TASK PROMPT
Set down exactly, please, each line from the one containing "spindle_radius - seal_section)" through the one containing "obj.data = obj.data.copy()", both lines included, and no other line.

3D code data
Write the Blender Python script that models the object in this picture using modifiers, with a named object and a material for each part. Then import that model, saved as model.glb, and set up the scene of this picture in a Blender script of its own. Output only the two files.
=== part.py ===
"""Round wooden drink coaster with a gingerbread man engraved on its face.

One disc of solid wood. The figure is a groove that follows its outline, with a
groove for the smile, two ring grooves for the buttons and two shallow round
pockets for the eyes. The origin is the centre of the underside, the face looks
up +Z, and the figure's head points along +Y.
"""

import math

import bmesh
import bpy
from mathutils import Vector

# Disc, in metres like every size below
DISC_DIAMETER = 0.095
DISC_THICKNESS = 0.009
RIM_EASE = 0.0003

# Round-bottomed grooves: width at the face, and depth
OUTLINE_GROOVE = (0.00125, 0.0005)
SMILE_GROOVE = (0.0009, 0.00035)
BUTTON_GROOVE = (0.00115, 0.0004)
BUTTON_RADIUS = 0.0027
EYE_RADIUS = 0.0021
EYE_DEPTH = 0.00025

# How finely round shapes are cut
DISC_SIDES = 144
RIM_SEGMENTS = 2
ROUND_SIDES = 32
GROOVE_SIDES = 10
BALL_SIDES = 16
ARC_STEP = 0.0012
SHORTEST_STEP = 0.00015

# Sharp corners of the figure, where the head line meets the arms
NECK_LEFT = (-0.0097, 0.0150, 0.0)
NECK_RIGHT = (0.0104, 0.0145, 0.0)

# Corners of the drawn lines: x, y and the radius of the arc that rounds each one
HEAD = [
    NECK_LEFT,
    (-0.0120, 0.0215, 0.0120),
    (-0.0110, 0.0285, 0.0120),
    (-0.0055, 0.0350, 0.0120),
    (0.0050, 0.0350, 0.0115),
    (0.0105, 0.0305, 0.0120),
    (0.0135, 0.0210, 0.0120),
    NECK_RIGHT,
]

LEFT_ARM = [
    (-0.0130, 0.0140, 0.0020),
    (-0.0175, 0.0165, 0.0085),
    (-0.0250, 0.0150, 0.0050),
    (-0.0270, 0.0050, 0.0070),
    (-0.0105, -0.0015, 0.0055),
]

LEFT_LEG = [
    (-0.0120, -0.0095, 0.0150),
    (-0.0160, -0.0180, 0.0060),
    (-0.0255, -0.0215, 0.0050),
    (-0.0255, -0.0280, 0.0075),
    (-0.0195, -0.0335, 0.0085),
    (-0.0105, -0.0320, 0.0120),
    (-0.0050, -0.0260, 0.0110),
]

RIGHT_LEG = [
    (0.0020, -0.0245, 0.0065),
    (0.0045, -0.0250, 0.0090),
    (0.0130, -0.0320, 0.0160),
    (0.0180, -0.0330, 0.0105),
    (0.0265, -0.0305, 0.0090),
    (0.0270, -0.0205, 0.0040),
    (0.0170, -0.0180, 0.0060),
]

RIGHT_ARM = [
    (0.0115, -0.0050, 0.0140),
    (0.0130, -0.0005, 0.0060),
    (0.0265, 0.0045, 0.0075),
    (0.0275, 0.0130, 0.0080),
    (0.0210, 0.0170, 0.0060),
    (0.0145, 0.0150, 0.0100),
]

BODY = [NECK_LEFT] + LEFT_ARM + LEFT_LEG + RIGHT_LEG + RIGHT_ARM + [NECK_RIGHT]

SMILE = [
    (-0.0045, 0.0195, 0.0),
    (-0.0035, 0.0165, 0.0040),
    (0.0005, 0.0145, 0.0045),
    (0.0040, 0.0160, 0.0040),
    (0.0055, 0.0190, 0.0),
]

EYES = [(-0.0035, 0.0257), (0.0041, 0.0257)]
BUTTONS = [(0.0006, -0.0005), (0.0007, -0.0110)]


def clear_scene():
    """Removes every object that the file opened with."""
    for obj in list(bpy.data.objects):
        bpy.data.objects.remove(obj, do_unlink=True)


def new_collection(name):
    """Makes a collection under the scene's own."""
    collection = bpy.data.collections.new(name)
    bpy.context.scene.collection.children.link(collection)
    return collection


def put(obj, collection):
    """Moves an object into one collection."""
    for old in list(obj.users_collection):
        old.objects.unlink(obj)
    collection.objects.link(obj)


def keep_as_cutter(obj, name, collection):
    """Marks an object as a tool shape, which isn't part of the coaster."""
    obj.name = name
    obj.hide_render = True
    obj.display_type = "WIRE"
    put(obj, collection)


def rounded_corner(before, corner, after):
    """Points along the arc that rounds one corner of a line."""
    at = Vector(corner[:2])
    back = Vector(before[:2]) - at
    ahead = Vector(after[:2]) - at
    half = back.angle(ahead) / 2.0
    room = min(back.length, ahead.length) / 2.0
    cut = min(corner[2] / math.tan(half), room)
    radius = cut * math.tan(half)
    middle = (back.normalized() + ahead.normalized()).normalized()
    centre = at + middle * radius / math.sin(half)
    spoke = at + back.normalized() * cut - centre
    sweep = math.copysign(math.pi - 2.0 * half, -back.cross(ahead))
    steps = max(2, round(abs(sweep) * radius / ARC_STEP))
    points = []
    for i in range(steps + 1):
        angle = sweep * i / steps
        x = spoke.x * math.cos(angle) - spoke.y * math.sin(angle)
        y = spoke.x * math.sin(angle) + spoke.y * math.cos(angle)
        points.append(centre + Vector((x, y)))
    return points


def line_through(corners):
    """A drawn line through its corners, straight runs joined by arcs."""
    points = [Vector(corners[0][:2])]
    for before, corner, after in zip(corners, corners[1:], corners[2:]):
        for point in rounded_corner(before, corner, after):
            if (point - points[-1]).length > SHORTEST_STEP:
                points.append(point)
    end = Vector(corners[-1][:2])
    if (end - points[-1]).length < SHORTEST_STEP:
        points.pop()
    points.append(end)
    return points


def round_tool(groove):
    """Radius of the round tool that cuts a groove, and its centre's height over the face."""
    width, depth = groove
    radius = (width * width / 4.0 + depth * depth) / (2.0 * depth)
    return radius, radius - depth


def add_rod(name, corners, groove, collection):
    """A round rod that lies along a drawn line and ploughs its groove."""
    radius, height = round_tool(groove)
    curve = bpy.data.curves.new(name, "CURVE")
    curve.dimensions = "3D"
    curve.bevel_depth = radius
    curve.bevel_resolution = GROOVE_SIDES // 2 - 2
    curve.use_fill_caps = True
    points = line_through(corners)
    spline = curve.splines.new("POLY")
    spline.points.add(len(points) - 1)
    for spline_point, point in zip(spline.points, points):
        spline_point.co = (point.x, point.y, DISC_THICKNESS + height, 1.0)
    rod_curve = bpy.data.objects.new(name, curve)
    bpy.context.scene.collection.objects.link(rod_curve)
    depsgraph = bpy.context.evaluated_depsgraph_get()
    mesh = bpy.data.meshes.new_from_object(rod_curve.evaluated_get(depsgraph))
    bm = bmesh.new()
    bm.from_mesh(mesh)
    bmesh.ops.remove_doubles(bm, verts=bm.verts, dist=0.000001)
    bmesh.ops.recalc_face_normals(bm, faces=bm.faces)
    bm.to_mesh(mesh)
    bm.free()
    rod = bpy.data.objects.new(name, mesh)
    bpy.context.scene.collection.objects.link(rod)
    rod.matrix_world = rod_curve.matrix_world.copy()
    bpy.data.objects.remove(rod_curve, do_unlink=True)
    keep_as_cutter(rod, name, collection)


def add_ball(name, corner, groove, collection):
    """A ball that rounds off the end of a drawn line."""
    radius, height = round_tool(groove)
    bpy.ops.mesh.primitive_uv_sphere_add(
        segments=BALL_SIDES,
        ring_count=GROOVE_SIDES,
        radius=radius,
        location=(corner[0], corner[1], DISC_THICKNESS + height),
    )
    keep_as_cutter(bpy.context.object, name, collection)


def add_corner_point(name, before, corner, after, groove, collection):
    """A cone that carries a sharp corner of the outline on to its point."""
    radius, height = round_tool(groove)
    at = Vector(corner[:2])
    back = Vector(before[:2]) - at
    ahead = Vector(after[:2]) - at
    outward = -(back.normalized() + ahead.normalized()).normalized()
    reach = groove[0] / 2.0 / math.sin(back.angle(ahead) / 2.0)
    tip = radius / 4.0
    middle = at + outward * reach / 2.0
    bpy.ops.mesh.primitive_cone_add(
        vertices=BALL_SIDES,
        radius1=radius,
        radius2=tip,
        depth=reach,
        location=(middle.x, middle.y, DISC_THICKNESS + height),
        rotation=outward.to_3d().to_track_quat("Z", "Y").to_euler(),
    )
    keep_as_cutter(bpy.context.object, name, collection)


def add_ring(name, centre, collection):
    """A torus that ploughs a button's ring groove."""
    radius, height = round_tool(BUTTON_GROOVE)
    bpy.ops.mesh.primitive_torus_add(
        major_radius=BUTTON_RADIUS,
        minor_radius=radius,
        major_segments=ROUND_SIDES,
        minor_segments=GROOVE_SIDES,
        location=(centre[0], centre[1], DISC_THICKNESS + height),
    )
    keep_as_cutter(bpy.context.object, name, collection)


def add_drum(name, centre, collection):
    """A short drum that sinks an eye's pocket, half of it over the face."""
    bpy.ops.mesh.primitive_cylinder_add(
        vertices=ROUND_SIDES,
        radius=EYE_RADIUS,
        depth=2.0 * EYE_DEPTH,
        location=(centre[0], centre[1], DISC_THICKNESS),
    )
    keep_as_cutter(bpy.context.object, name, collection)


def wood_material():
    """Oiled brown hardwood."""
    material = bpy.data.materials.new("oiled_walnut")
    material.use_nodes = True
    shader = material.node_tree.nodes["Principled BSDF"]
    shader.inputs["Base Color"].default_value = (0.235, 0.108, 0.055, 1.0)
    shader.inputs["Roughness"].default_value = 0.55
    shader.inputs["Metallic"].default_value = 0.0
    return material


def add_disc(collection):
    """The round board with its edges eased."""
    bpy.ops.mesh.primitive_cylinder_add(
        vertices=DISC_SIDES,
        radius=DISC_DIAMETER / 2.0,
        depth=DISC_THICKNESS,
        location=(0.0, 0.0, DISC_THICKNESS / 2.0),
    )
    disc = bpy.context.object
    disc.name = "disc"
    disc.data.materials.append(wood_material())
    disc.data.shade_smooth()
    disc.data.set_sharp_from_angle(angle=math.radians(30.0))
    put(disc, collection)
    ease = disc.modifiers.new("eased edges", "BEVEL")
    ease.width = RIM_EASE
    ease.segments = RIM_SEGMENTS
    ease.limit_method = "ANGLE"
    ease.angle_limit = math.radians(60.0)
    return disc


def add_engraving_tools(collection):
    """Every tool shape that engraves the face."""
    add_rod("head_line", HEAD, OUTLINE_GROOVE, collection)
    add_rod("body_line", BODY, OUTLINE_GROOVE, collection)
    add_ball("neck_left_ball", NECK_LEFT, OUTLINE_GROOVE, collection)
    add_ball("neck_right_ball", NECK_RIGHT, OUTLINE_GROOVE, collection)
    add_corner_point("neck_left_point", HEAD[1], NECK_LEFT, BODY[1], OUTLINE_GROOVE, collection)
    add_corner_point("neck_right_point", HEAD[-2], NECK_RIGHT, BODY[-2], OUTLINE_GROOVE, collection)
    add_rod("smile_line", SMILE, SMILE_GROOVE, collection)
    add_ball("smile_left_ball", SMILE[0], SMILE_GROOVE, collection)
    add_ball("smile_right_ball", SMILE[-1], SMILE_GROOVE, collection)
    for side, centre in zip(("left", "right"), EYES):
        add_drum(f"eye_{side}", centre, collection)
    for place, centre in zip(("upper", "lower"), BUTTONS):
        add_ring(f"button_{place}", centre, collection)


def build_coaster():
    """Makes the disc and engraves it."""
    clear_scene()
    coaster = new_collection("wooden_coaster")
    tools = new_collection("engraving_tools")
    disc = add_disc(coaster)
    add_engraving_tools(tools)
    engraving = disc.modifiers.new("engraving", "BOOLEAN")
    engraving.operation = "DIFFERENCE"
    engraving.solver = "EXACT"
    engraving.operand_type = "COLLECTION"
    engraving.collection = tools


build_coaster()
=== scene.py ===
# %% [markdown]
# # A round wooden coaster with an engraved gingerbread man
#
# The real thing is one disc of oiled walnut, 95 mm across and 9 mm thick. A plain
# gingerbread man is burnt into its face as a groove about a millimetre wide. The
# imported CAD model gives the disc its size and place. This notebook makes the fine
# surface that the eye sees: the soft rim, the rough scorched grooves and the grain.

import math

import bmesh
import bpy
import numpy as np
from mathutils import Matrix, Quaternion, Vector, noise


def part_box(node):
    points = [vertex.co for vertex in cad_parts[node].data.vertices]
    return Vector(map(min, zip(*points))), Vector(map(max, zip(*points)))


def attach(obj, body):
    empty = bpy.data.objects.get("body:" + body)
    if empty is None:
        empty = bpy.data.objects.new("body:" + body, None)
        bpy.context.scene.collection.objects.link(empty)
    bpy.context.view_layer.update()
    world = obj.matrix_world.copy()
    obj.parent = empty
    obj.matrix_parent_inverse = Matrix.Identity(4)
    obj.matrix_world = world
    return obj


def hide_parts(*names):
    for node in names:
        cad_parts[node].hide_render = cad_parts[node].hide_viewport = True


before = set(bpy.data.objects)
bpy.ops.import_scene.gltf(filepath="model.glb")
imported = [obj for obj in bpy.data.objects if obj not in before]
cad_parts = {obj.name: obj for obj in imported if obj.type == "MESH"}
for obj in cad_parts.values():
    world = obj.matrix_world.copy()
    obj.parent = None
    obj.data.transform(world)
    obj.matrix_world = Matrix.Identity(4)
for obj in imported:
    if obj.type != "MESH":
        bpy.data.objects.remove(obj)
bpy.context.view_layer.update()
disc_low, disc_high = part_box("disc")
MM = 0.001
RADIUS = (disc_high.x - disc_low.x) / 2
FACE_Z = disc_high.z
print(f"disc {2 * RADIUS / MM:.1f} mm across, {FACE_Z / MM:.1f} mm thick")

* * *

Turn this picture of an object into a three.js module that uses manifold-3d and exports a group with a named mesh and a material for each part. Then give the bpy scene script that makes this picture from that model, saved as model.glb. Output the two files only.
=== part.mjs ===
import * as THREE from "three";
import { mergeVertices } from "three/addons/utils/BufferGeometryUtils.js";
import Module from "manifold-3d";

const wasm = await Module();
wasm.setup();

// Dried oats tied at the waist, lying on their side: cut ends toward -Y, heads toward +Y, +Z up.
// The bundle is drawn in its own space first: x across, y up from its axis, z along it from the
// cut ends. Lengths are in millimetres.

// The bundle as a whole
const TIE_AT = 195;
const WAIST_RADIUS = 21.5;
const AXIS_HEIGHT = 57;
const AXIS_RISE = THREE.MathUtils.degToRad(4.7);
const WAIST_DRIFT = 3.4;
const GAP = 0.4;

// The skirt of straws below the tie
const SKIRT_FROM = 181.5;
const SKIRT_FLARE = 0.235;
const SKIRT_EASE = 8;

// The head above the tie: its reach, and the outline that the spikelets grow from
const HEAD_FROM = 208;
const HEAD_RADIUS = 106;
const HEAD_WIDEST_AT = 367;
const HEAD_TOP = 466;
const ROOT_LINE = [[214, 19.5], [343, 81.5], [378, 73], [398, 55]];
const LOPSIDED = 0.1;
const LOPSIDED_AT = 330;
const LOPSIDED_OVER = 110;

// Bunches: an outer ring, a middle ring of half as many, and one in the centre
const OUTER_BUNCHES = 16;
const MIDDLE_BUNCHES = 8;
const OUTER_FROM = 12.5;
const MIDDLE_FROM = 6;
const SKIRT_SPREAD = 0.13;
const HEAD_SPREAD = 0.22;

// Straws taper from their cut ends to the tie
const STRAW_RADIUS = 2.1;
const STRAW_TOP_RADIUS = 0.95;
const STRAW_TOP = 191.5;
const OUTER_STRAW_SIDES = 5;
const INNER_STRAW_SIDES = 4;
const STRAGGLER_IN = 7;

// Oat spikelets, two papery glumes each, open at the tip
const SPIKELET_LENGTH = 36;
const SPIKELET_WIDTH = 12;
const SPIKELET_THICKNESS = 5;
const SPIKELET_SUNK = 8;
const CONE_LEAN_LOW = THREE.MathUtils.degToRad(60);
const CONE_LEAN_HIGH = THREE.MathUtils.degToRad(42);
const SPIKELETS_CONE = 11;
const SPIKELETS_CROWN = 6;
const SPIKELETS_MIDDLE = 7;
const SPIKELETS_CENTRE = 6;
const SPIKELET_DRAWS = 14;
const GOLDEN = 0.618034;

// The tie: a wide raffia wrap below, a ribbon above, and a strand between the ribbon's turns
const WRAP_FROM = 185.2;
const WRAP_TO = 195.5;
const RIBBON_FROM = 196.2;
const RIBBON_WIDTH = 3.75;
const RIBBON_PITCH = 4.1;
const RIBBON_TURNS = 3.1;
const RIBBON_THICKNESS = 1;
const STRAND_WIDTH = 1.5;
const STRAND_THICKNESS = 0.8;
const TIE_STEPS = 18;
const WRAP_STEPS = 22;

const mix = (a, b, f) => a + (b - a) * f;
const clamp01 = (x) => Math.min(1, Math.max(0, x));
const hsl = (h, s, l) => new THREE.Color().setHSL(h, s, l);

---

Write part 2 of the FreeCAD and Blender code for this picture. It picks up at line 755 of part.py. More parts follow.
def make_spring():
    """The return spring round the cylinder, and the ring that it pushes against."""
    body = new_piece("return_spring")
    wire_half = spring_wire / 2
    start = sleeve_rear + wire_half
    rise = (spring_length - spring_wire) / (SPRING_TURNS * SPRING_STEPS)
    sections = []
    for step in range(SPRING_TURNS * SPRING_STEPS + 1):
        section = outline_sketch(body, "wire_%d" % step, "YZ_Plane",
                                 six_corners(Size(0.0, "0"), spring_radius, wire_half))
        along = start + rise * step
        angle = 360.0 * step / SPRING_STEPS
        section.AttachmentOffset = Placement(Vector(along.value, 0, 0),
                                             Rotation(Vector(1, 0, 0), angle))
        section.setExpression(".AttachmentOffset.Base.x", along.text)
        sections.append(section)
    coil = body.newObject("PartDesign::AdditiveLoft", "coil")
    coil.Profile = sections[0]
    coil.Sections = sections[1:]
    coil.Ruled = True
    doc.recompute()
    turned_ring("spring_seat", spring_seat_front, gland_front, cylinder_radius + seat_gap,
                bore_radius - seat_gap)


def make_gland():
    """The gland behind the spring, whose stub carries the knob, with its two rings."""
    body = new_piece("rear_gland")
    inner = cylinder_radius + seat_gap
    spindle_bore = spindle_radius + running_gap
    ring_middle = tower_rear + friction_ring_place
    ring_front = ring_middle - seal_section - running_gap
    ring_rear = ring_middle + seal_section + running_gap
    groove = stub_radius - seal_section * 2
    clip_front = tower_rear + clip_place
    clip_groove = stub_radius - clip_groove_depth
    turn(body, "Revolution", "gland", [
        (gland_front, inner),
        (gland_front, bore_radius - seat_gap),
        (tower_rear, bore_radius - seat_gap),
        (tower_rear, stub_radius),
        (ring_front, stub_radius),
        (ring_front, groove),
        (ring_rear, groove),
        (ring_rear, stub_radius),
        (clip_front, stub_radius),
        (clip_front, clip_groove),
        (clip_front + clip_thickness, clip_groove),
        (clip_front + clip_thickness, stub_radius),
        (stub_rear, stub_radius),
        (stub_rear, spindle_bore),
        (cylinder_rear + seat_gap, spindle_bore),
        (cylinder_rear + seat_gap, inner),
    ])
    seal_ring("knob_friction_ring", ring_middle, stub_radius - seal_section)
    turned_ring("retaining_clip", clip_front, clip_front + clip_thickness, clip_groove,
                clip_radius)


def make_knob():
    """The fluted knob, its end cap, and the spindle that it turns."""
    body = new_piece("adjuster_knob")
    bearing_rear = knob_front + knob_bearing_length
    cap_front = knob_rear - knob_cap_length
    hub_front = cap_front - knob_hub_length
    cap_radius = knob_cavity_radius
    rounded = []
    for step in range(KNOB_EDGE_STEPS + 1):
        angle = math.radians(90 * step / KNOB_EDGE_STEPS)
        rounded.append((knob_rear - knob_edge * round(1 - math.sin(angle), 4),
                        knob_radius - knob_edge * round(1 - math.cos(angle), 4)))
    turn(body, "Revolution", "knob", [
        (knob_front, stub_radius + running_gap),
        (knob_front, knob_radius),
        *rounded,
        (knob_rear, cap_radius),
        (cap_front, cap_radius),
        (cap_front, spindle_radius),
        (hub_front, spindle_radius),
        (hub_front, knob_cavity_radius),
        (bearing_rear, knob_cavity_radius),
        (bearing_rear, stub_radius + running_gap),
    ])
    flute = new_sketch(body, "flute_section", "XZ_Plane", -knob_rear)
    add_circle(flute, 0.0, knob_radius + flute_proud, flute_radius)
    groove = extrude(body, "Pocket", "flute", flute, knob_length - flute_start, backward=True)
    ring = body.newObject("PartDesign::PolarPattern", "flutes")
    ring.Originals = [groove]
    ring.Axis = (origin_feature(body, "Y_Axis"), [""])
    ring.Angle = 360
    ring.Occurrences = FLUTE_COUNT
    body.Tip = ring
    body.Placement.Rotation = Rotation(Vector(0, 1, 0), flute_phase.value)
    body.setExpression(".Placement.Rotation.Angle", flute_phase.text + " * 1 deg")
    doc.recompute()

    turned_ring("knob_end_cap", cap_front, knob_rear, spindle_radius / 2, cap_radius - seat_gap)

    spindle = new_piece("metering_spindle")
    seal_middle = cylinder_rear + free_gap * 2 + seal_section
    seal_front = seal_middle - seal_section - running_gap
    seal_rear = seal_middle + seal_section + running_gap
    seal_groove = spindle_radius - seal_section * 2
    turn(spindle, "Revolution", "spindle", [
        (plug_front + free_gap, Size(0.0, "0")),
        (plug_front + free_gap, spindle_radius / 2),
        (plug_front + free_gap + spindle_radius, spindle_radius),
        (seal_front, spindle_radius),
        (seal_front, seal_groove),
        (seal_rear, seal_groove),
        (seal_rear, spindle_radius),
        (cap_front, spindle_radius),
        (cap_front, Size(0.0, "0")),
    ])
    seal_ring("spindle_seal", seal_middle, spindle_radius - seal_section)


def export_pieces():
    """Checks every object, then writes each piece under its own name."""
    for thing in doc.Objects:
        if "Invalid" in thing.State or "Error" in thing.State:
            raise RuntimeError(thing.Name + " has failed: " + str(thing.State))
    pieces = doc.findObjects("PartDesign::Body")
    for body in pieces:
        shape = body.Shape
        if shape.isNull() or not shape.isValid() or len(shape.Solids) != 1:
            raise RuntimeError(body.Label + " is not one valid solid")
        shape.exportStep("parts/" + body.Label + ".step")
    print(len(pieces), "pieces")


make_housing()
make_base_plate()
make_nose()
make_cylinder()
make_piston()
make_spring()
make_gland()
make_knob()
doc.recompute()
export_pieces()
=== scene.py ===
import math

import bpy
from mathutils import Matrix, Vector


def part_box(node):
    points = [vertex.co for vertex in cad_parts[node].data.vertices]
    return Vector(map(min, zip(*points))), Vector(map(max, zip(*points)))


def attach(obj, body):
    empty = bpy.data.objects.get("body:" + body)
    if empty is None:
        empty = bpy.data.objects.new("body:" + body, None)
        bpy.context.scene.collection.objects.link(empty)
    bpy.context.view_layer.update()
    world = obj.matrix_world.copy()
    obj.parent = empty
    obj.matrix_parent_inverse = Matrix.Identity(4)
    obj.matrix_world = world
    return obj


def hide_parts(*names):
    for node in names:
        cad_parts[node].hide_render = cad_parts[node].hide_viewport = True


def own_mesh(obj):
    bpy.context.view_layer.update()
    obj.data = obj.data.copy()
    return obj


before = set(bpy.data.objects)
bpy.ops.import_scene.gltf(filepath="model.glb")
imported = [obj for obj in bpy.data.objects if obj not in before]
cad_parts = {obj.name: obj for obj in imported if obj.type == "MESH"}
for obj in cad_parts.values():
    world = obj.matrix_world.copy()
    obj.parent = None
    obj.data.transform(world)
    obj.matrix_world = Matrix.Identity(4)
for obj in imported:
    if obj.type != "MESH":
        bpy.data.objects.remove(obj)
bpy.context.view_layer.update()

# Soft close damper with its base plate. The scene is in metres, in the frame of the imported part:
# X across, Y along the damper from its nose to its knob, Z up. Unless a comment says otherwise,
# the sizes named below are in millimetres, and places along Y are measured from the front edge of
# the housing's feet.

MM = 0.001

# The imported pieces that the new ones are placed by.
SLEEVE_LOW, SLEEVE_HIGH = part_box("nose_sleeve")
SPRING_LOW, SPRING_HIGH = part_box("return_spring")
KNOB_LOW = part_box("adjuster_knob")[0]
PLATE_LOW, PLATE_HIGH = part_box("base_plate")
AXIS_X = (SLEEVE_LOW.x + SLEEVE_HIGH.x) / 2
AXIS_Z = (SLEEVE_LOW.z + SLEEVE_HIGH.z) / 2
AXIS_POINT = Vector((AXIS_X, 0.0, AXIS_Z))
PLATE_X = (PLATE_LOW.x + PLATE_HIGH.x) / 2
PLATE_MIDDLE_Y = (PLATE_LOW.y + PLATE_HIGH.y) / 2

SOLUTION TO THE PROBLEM
    seal_ring("spindle_seal", seal_middle, spindle_radius - seal_section)


def export_pieces():
    """Checks every object, then writes each piece under its own name."""
    for thing in doc.Objects:
        if "Invalid" in thing.State or "Error" in thing.State:
            raise RuntimeError(thing.Name + " has failed: " + str(thing.State))
    pieces = doc.findObjects("PartDesign::Body")
    for body in pieces:
        shape = body.Shape
        if shape.isNull() or not shape.isValid() or len(shape.Solids) != 1:
            raise RuntimeError(body.Label + " is not one valid solid")
        shape.exportStep("parts/" + body.Label + ".step")
    print(len(pieces), "pieces")


make_housing()
make_base_plate()
make_nose()
make_cylinder()
make_piston()
make_spring()
make_gland()
make_knob()
doc.recompute()
export_pieces()
=== scene.py ===
import math

import bpy
from mathutils import Matrix, Vector


def part_box(node):
    points = [vertex.co for vertex in cad_parts[node].data.vertices]
    return Vector(map(min, zip(*points))), Vector(map(max, zip(*points)))


def attach(obj, body):
    empty = bpy.data.objects.get("body:" + body)
    if empty is None:
        empty = bpy.data.objects.new("body:" + body, None)
        bpy.context.scene.collection.objects.link(empty)
    bpy.context.view_layer.update()
    world = obj.matrix_world.copy()
    obj.parent = empty
    obj.matrix_parent_inverse = Matrix.Identity(4)
    obj.matrix_world = world
    return obj


def hide_parts(*names):
    for node in names:
        cad_parts[node].hide_render = cad_parts[node].hide_viewport = True


def own_mesh(obj):
    bpy.context.view_layer.update()
    obj.data = obj.data.copy()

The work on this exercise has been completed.